So Padilla, an American citizen, was detained without being charged for 3½ years. It was nearly two years before he had access to a lawyer.
Now his lawyer claims this -
Mr Padilla was often put in stress positions for hours at a time. He would be shackled and manacled, with a belly chain, for hours in his cell.

Noxious fumes would be introduced to his room causing his eyes and nose to run. The temperature of his cell would be manipulated, making his cell extremely cold for long stretches of time. Mr Padilla was denied even the smallest and most personal shreds of human dignity by being deprived of showering for weeks at a time, yet having to endure forced grooming at the whim of his captors.

… He was threatened with being cut with a knife and having alcohol poured on the wounds. He was also threatened with imminent execution.
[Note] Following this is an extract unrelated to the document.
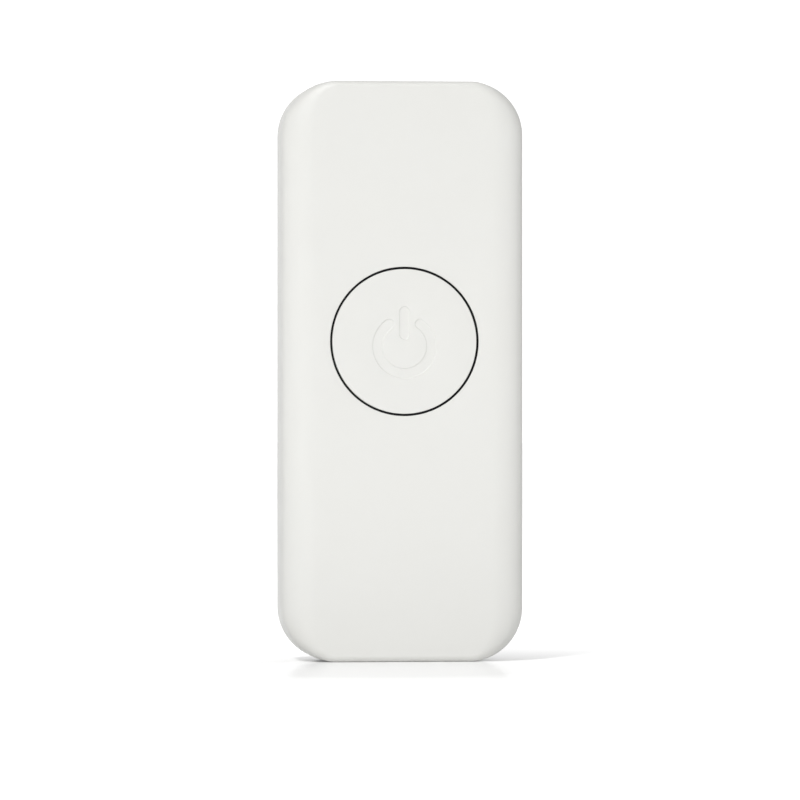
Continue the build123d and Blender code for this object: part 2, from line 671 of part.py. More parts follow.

He was hooded and forced to stand in stress positions for long periods.

He was forced to endure exceedingly long interrogation sessions, without adequate sleep, wherein he would be confronted with false information, scenarios and documents to further disorientate him. Often he had to endure multiple interrogators who would scream, shake and otherwise assault Mr Padilla.
Now his legal team says he is mentally unfit to stand trial. Angela Hegarty MD, director of forensic psychiatry at the Creedmoor Psychiatric Center in Queens, says now that "during questioning, he often exhibits facial tics, unusual eye movements and contortions of his body. The contortions are particularly poignant since he is usually manacled and bound by a belly chain when he has meetings with counsel."

Sullivan -
To put it bluntly: he has been sent mad. Last week, new photographs surfaced of the way in which Padilla has been treated. He needed to be escorted from his cell to get root canal treatment. Padilla has never exhibited any violent behavior in detention of any kind, according to his jailers. Yet he was manacled head-to-toe, he was barefoot, and given blackout goggles so he could see no light and soundproof ear-muffs so he could hear nothing. He was escorted by three soldiers in full riot gear, visors and weapons. Suddenly, you get a glimpse of the sadism inflicted on him for three years of total isolation.

Could this still happen? Yes, it could. In fact, if another American citizen were today to be arrested by the president, and declared an enemy combatant, he would be barred from any recourse to the federal courts. The Military Commissions Act - passed in the last week of the outgoing Congress before the recent elections - stripped the courts of any jurisdiction over new military commissions set up to try and convict American citizens.
Is that troublesome? The statute - "Notwithstanding any other law (including section 2241 of title 28, United States Code, or any other habeas corpus provision), no court, justice, or judge shall have jurisdiction to hear or consider any claim or cause of action whatsoever, including any action pending on or filed after the date of enactment of this chapter, relating to the prosecution, trial, or judgment of a military commission convened under this section, including challenges to the lawfulness of the procedures of military commissions under this chapter."

So that's that. Sullivan notes that "the president can now detain any citizen he so designates, remove him from the judicial system and subject him to a military commission, with much weaker rules than a civilian court." Yes, torture is formally banned, but torture techniques such as waterboarding are still at the president's discretion. So two hundred years after the nation was formed, and almost eight centuries since the Magna Carta, Americans are "at the mercy of a new king, who can jail without charges and torture at will." So much for habeas corpus.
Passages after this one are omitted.